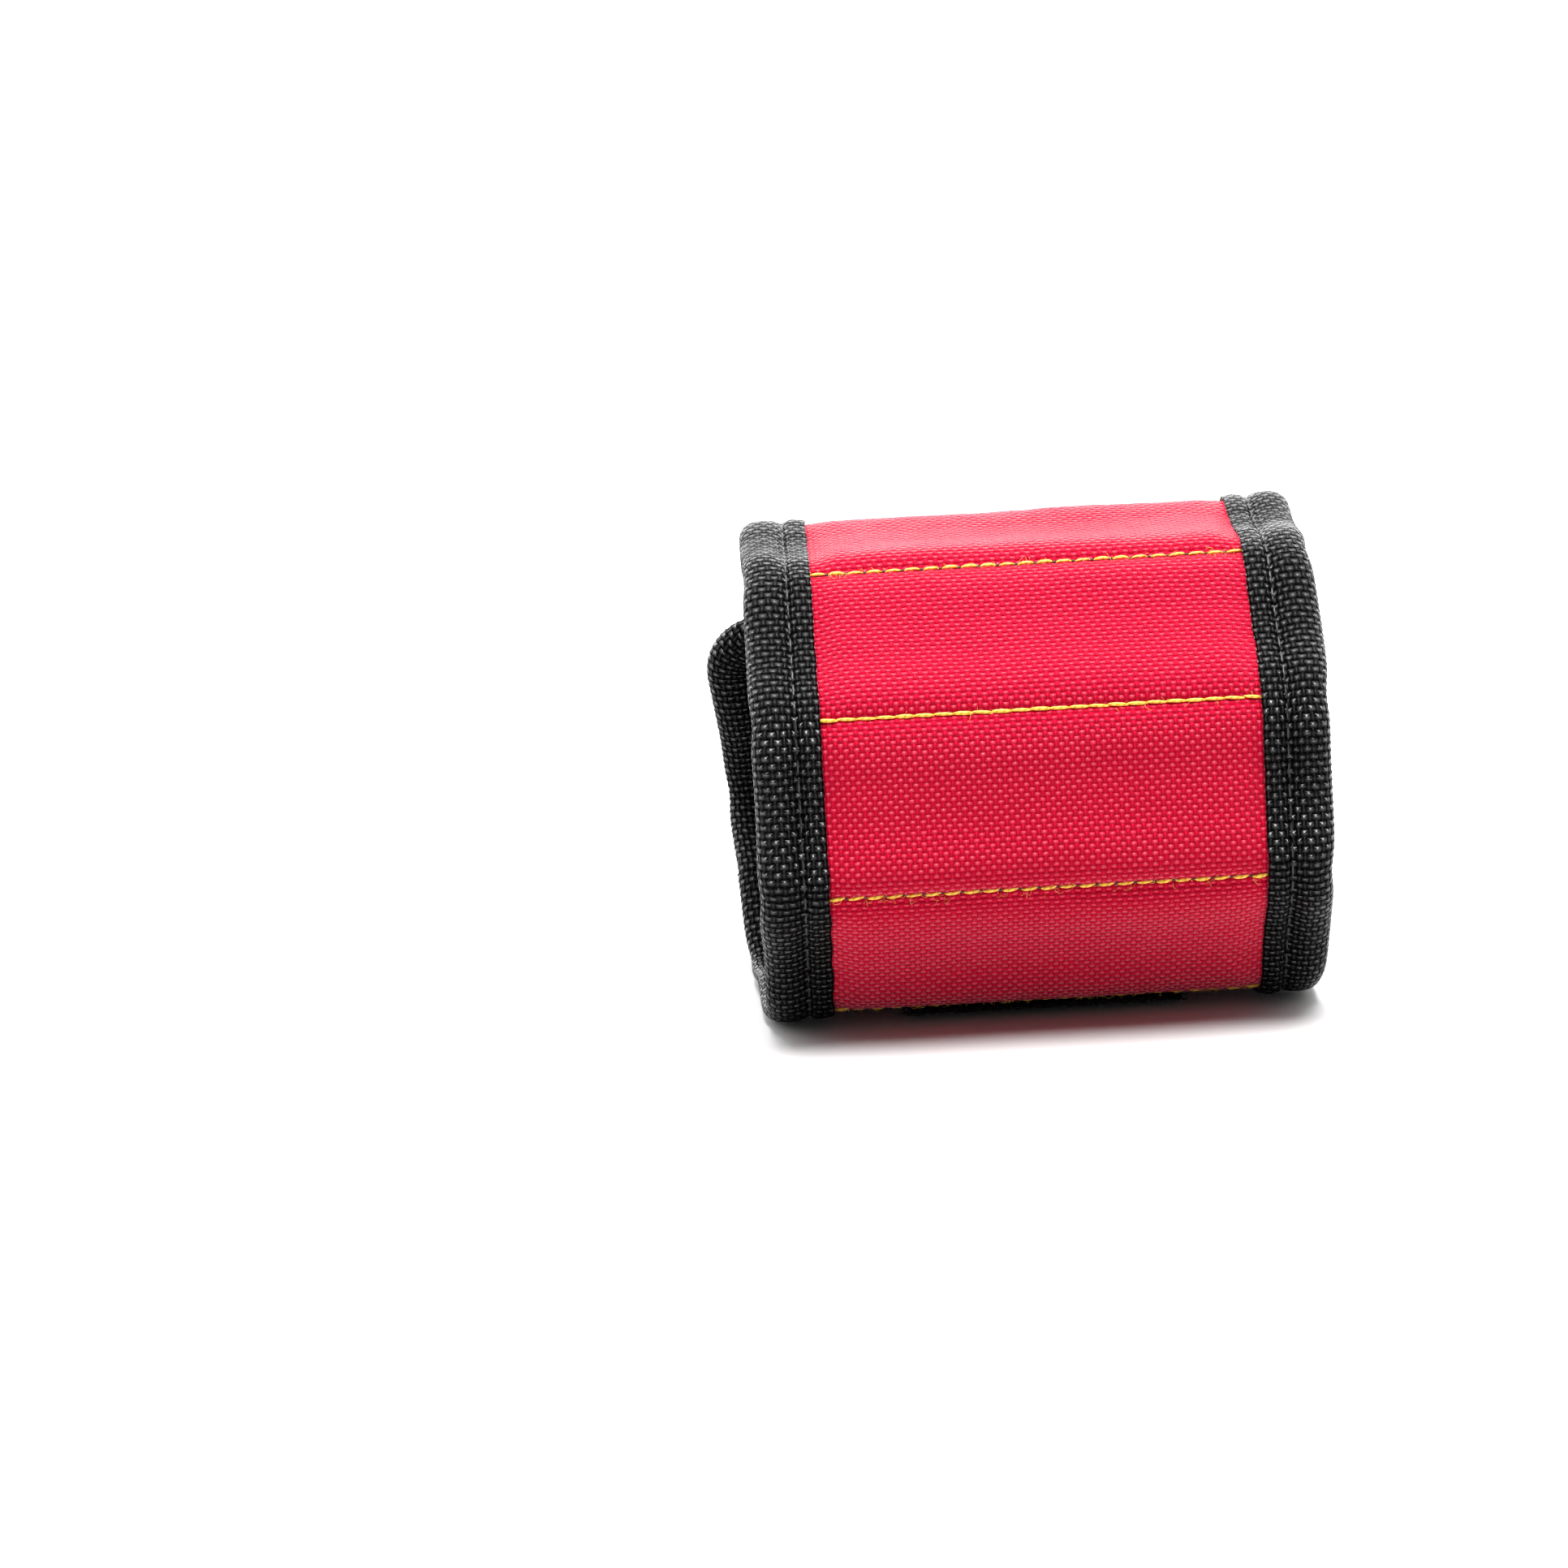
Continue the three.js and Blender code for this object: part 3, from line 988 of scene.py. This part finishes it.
def edge_path():
    """The band's edge as points and inward directions.

    It runs up the left side, round the closure end, down the right side and round the tail's end."""
    rows = rows_between(CORNER_RADIUS, BAND_LENGTH - CORNER_RADIUS, RING_SPACING)
    left = np.stack([np.full_like(rows, -BAND_WIDTH / 2), rows], axis=1)
    right = (left * (-1, 1))[::-1]
    rightward = np.tile([1.0, 0.0], (len(rows), 1))
    closure, closure_inward = round_end(BAND_LENGTH, 1)
    tail, tail_inward = round_end(0, -1)
    points = np.concatenate([left, closure, right, tail[::-1]])
    inward = np.concatenate([rightward, closure_inward, -rightward, tail_inward[::-1]])
    start = row_of(rows, MIDDLES[1])
    points = np.concatenate([points[start:], points[: start + 1]])
    inward = np.concatenate([inward[start:], inward[: start + 1]])
    return points, inward


def travel(points):
    """Distance along a path at each of its points."""
    return np.concatenate([[0], np.cumsum(np.linalg.norm(np.diff(points, axis=0), axis=1))])


def binding_sheet(points, inward):
    """The folded tape along the whole edge, puffed between the seams and ribbed by its cross yarns."""
    travelled = travel(points)
    outer = smooth_curve(TAPE_SECTION, SECTION_STEPS)
    tangent = np.gradient(outer, axis=0)
    tangent /= np.linalg.norm(tangent, axis=1, keepdims=True)
    outward = np.stack([tangent[:, 1], -tangent[:, 0]], axis=1)
    across = travel(outer)
    section_uv = np.concatenate([across, across[::-1]])

    rib = RIB_HEIGHT * (np.abs(np.sin(math.pi * travelled / TAPE_YARNS[1])) - 0.6)
    ribbed = outer + rib[:, None, None] * -outward
    inner = np.broadcast_to(outer - TAPE_THICKNESS * outward, ribbed.shape)
    section = np.concatenate([ribbed, inner[:, ::-1]], axis=1)

    flat = np.zeros_like(travelled)
    near_fold = np.exp(-((np.abs(points[:, 1:] - FOLD_AT[1:-1]).min(axis=1) / PINCH_REACH) ** 2))
    puff = TAPE_PUFF * soft_waves(travelled, flat) - FOLD_PINCH * near_fold
    swell = EDGE_CREASES * soft_waves(travelled, flat + 40) + EDGE_BULGE * (1 - near_fold)
    depth, height = section[..., 0], section[..., 1]
    loose = smoothstep(GROOVE - depth, 0, 2.5)
    height = height + (height - TAPE_MIDDLE) * puff[:, None] * loose
    height = height + TAPE_CREASES * small_waves(travelled, flat)[:, None] * (depth > GROOVE)
    edge_wave = FREE_EDGE_WAVE * small_waves(travelled, flat + 15) + 0.8 * rib
    edge_wave = edge_wave[:, None] * smoothstep(depth, 9, 10.5)
    depth = depth + edge_wave - swell[:, None] * smoothstep(GROOVE - depth, 0, 6)
    place = points[:, None, :] + inward[:, None, :] * depth[..., None]
    place[..., 0] += drift(place[..., 1])
    rings = np.concatenate([place, height[..., None]], axis=-1)
    uv = np.stack([np.broadcast_to(section_uv, height.shape),
                   np.broadcast_to(travelled[:, None], height.shape)], axis=-1)
    return Sheet(rings[:, ::-1], uv[:, ::-1])


def groove_stitches(points, inward, first, last):
    """The tape's own stitches along its groove, on the cover and on the lining."""
    groove = points + inward * GROOVE
    groove[:, 0] += drift(groove[:, 1])
    at = travel(groove)
    number = np.arange(math.ceil(at[first] / STITCH_PITCH), math.ceil(at[last] / STITCH_PITCH))
    stitches = []
    for height, up in ((COVER_STITCH_HEIGHT, UP), (LINING_STITCH_HEIGHT, -UP)):
        for start_at in number * STITCH_PITCH:
            ends = []
            for place in (start_at + TAPE_STITCH_GAP, start_at + STITCH_PITCH - TAPE_STITCH_GAP):
                x, u = (np.interp(place, at, groove[:, axis]) for axis in (0, 1))
                ends.append(np.array([x, u, height]))
            stitches.append(strand(*ends, up, TAPE_THREAD * rng.uniform(0.9, 1.15), 0.36, start_at))
    return stitches


def make_binding():
    points, inward = edge_path()
    sheet = binding_sheet(points, inward)
    left = points[:, 0] < 0
    inner_rows = (points[:, 1] >= MIDDLES[1] - 1e-6) & (points[:, 1] <= MIDDLES[LAST] + 1e-6)

    def index_of(on_left, u_value):
        here = np.flatnonzero((left == on_left) & inner_rows & (np.abs(points[:, 1] - u_value) < 1e-3))
        return int(here[0])

    def add(name, fold, ends, nodes):
        tape = (*sheet.cut(*ends), BINDING_TAPE)
        stitches = bent_part(groove_stitches(points, inward, *ends), BLACK_THREAD)
        make_piece(name, [tape, stitches], fold, nodes)

    for fold in range(1, LAST):
        for side, is_left in (("left", True), ("right", False)):
            ends = sorted(index_of(is_left, MIDDLES[k]) for k in (fold, fold + 1))
            nodes = [f"binding_{side}_{PANELS[k]}" for k in (fold, fold + 1)]
            add(f"binding_{side}_{fold_name(fold)}", fold, ends, nodes)
    closure_ends = (index_of(True, MIDDLES[LAST]), index_of(False, MIDDLES[LAST]))
    tail_ends = (index_of(False, MIDDLES[1]), len(points) - 1)
    for fold, ends, tip, other in ((LAST, closure_ends, -1, -2), (0, tail_ends, 0, 1)):
        sides = [f"binding_{side}_{PANELS[other]}" for side in ("left", "right")]
        add(f"binding_{fold_name(fold)}", fold, ends, [f"binding_{PANELS[tip]}", *sides])


# ---------------------------------------------------------------- hook-and-loop


PILE_DEPTH = 0.35
PILE_LOOPS = 420  # on each piece
PILE_YARN = 0.045
HOOK_SPACING = (1.9, 1.6)
HOOK_HEIGHT = 0.7
HOOK_RADIUS = 0.10


def patch_sheet(start, end, low, high):
    rows = rows_between(start, end)
    half = PATCH_WIDTH / 2
    return rows, strip_sheet(
        rows,
        lambda r: np.full_like(r, half),
        46,
        lambda x, u: np.full_like(x, high) + 0.05 * small_waves(x, u),
        lambda x, u: np.full_like(x, low),
    )


def pile_loops(fold, start, end, height):
    """Loops of yarn that stand out of the loop patch, more of them along its two sides."""
    low, high = max(start, MIDDLES[fold]), min(end, MIDDLES[fold + 1])
    if fold == 0:
        low = start
    half = PATCH_WIDTH / 2
    loops = []
    for i in range(PILE_LOOPS):
        u = rng.uniform(low + 0.5, high - 0.5)
        x = rng.uniform(-half, half) if i % 3 else rng.choice((-half, half)) + rng.normal(0, 0.25)
        root = np.array([x + drift(u), u, height])
        loops.append(stray_fibre(root, rng.uniform(0.5, 1.5), rng.uniform(0.5, 1.0) * PILE_DEPTH, PILE_YARN))
    return loops


def hooks(start, end, height):
    """Rows of small hooks on the hook patch, bent over along the band, this way and that in turn."""
    t = np.linspace(0, 1, FIBRE_RINGS)
    turn = t * 1.5 * math.pi
    profile = np.stack([np.sin(turn) * 0.25 * t, -HOOK_HEIGHT * np.sin(t * 0.72 * math.pi)], axis=1)
    half = PATCH_WIDTH / 2 - 1.2
    across, along = HOOK_SPACING
    placed = []
    for row, u in enumerate(np.arange(start + 1.0, end - 1.0, along)):
        facing = 1 if row % 2 else -1
        for x in np.arange(-half, half, across):
            along_row = u + facing * profile[:, 0]
            points = np.stack([np.full_like(t, x), along_row, height + profile[:, 1]], axis=1)
            placed.append(thin_tube(points + rng.normal(0, 0.03, 3) * (1, 1, 0), HOOK_RADIUS))
    return placed


def make_patches():
    end = TAIL_END - LOOP_END_MARGIN
    top = LOOP_BASE + PATCH_THICKNESS - PILE_DEPTH
    rows, sheet = patch_sheet(LOOP_START, end, LOOP_BASE, top)
    for fold in range(CHANNELS[0]):
        first, last = piece_rows(rows, fold)
        if last <= first:
            continue
        nodes = [f"loop_patch_{PANELS[fold]}", f"loop_patch_{PANELS[fold + 1]}"]
        loops = bent_part(pile_loops(fold, LOOP_START, end, top), BLACK_FIBRE)
        parts = [(*sheet.cut(first, last), LOOP_PILE), loops]
        make_piece(f"loop_patch_{fold_name(fold)}", parts, fold, nodes)

    start, end = FOLD_AT[LAST] + HOOK_START_MARGIN, BAND_LENGTH - HOOK_END_MARGIN
    face = HOOK_BASE - PATCH_THICKNESS + HOOK_HEIGHT
    rows, sheet = patch_sheet(start, end, face, HOOK_BASE)
    for fold in (LAST - 1, LAST):
        first, last = piece_rows(rows, fold)
        if last <= first:
            continue
        nodes = [f"hook_patch_{PANELS[fold]}", f"hook_patch_{PANELS[fold + 1]}"]
        low, high = rows[first], rows[last]
        base = (*sheet.cut(first, last), HOOK_BASE_CLOTH)
        rows_of_hooks = bent_part(hooks(low, high, face), BLACK_THREAD)
        make_piece(f"hook_patch_{fold_name(fold)}", [base, rows_of_hooks], fold, nodes)


# ---------------------------------------------------------------- room, light and camera


def floor_white():
    material = bpy.data.materials.new("floor_white")
    material.use_nodes = True
    shader = material.node_tree.nodes["Principled BSDF"]
    shader.inputs["Base Color"].default_value = FLOOR_GREY
    shader.inputs["Roughness"].default_value = 0.9
    return material


def make_floor(height):
    mesh = bpy.data.meshes.new("floor")
    signs = ((-1, -1), (1, -1), (1, 1), (-1, 1))
    corners = [(x * FLOOR_HALF, y * FLOOR_HALF, height) for x, y in signs]
    mesh.from_pydata(corners, [], [(0, 1, 2, 3)])
    mesh.materials.append(floor_white())
    floor = bpy.data.objects.new("floor", mesh)
    bpy.context.scene.collection.objects.link(floor)


def soft_light(name, comes_from, spread, strength):
    """A far, wide light, so that the floor is as bright in the distance as near by."""
    light = bpy.data.lights.new(name, "SUN")
    light.angle = math.radians(spread)
    light.energy = strength
    lamp = bpy.data.objects.new(name, light)
    lamp.rotation_euler = Vector(comes_from).to_track_quat("Z", "Y").to_euler()
    bpy.context.scene.collection.objects.link(lamp)


def make_light():
    """A wide light overhead in a room that is bright behind the band and darker in front of it."""
    bpy.context.scene.view_settings.view_transform = "Standard"
    world = bpy.data.worlds.new("studio")
    world.use_nodes = True
    tree = world.node_tree
    background = tree.nodes["Background"]
    background.inputs["Color"].default_value = (1, 1, 1, 1)
    place = tree.nodes.new("ShaderNodeTexCoord")
    split = tree.nodes.new("ShaderNodeSeparateXYZ")
    gradient = tree.nodes.new("ShaderNodeMapRange")
    gradient.inputs["From Min"].default_value = ROOM_DARK_UNTIL
    gradient.inputs["To Min"].default_value = ROOM_FRONT
    gradient.inputs["To Max"].default_value = ROOM_BACK
    tree.links.new(place.outputs["Generated"], split.inputs[0])
    tree.links.new(split.outputs["Y"], gradient.inputs["Value"])
    tree.links.new(gradient.outputs["Result"], background.inputs["Strength"])
    bpy.context.scene.world = world
    soft_light("overhead", OVERHEAD_FROM, OVERHEAD_SPREAD, OVERHEAD)


def make_camera():
    low, high = cad_box
    target = Vector((CENTRE_X * MM, 0, (low[2] + high[2]) / 2))
    a, e = math.radians(AZIMUTH), math.radians(ELEVATION)
    back = Vector((math.sin(a) * math.cos(e), -math.cos(a) * math.cos(e), math.sin(e)))
    right = Vector((math.cos(a), math.sin(a), 0))
    up = back.cross(right)
    turn = Matrix((right, up, back)).transposed().to_4x4()
    turn = turn @ Matrix.Rotation(math.radians(CAMERA_ROLL), 4, "Z")
    turn = turn @ Matrix.Rotation(math.radians(AIM_LEFT), 4, "Y")
    turn = turn @ Matrix.Rotation(math.radians(AIM_DOWN), 4, "X")
    data = bpy.data.cameras.new("camera")
    data.lens = LENS
    data.clip_start = 0.01
    camera = bpy.data.objects.new("camera", data)
    camera.matrix_world = Matrix.Translation(target + back * CAMERA_DISTANCE) @ turn
    bpy.context.scene.collection.objects.link(camera)
    bpy.context.scene.camera = camera


make_camera()
make_cover()
make_lining()
make_binding()
make_seams()
make_patches()
for node, piece in frame["nodes"].items():
    if node.startswith("magnet"):
        piece.data.materials.clear()
        piece.data.materials.append(NICKEL)

make_light()
visual_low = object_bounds()[0]
make_floor(visual_low[2])
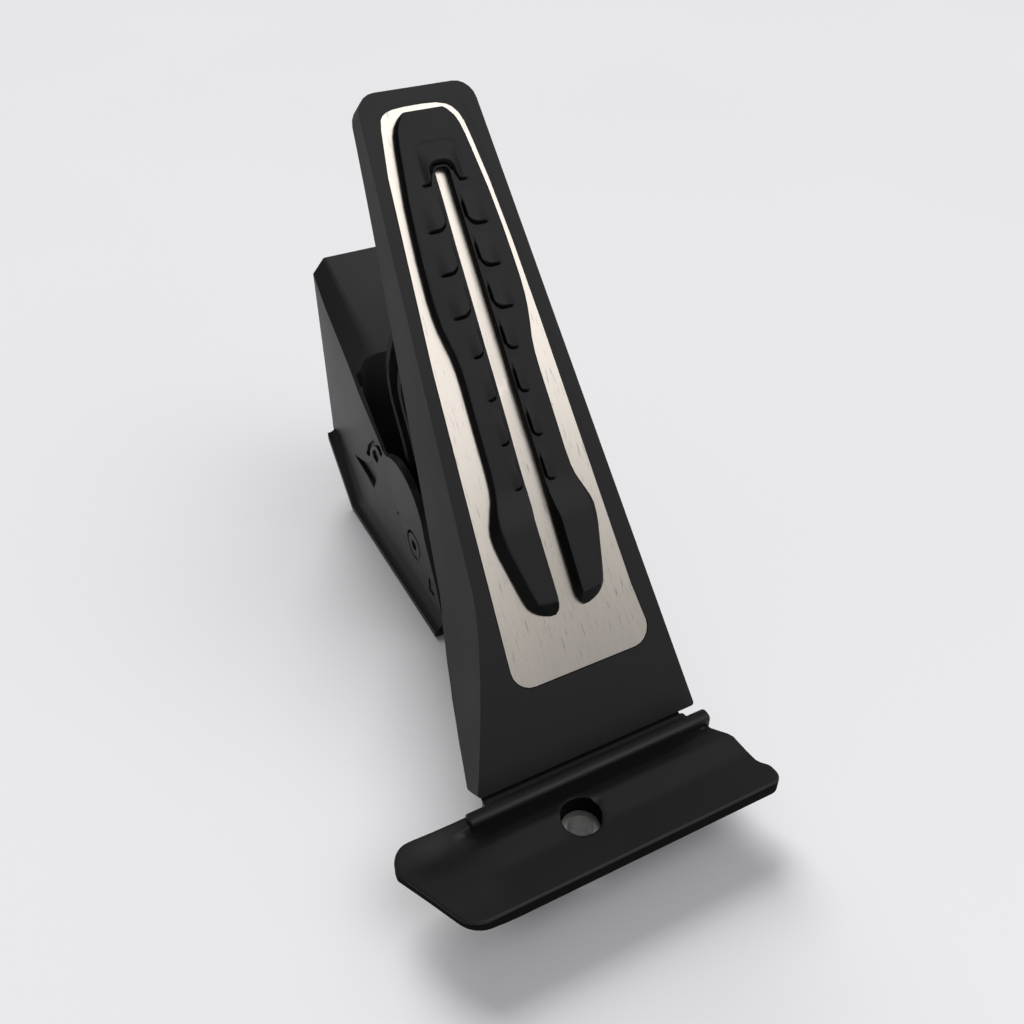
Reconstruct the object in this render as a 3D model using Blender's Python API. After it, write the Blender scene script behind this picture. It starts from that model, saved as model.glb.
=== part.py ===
"""Floor-hinged accelerator pedal module: tread, foot, housing, lever and inner mechanism.

The frame is the module's own: +X to the driver's right, +Y to the front of the car, +Z up.
The origin lies on the flat underside of the base, below the middle of the tread's hinge line.
All lengths are in metres.
"""
import math

import bmesh
import bpy
from mathutils import Matrix, Vector

# Clearances
seat_gap = 0.0003
run_gap = 0.0005

# Tread: angle, hinge line and outline
tread_angle = math.radians(52.0)
hinge_y = -0.0013
hinge_z = 0.02034
face_start = 0.00211
tread_low = -0.0013
tread_length = 0.1918
tread_half_top = 0.0174
tread_half_foot = 0.0301
tread_top_radius = 0.0060
tread_low_radius = 0.0010
flare_width = 0.0120
flare_length = tread_length * 0.271
flare_power = 1.4
tread_skin = 0.0030
tread_wall = 0.0022
skirt_foot = 0.0089
skirt_nose = ((-0.0100, 0.0038), (-0.0012, 0.0040), (-0.0007, 0.0066))
skirt_top = 0.0072
skirt_deepest = 0.0320
skirt_deepest_at = tread_length * 0.240
rib_depth = 0.0085
rib_thickness = 0.0016
rib_rows = 7
rib_ledge = 0.0006

# Steel inlay in the tread's face
inlay_thickness = 0.0010
inlay_low = 0.0221
inlay_border = 0.0046
inlay_high = tread_length - inlay_border
inlay_half_low = 0.0229
inlay_half_mid = 0.0187
inlay_mid = tread_length * 0.600
inlay_half_top = 0.0134
inlay_low_radius = 0.0060
inlay_top_radius = 0.0052
inlay_proud = -0.0001

# Rubber grip on the inlay: half widths along the tread, from the inlay's foot upwards
grip_thickness = 0.0024
grip_leg_rise = 0.0014
grip_chamfer = 0.0012
grip_leg_top = tread_length * 0.386
grip_widest = 0.0166
# Share of the tread's length, then share of the widest half width
grip_shares = (
    (0.2054, 0.373), (0.2112, 0.560), (0.2190, 0.675), (0.2310, 0.765), (0.2534, 0.819),
    (0.2956, 0.928), (0.3285, 1.000), (0.3545, 0.994), (0.3759, 0.904), (0.3989, 0.795),
    (0.4171, 0.771), (0.5474, 0.765), (0.5970, 0.771), (0.6257, 0.795), (0.6674, 0.849),
    (0.7299, 0.849), (0.7821, 0.825), (0.8373, 0.771), (0.9166, 0.645), (0.9437, 0.584),
    (0.9578, 0.482), (0.9645, 0.349),
)
slot_half = 0.0019
slot_half_low = 0.0029
slot_setback = 0.0233
slot_top = tread_length - slot_setback
slot_step_low = tread_length * 0.412
slot_step_high = tread_length * 0.485
tile_rise = 0.0006
tile_margin = 0.0036
tile_gap = 0.0020
tile_shares = (0.4588, 0.5005, 0.5448, 0.5892, 0.6387, 0.7039, 0.7690, 0.8342)
tile_slope = 0.0004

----

Within the listing above, extract exactly the lines from the line with "Reconstruct the object" to the line with "and inner mechanism.", the two named lines included, and no others.

• [RESPONSE BELOW]:
Reconstruct the object in this render as a 3D model using Blender's Python API. After it, write the Blender scene script behind this picture. It starts from that model, saved as model.glb.
=== part.py ===
"""Floor-hinged accelerator pedal module: tread, foot, housing, lever and inner mechanism.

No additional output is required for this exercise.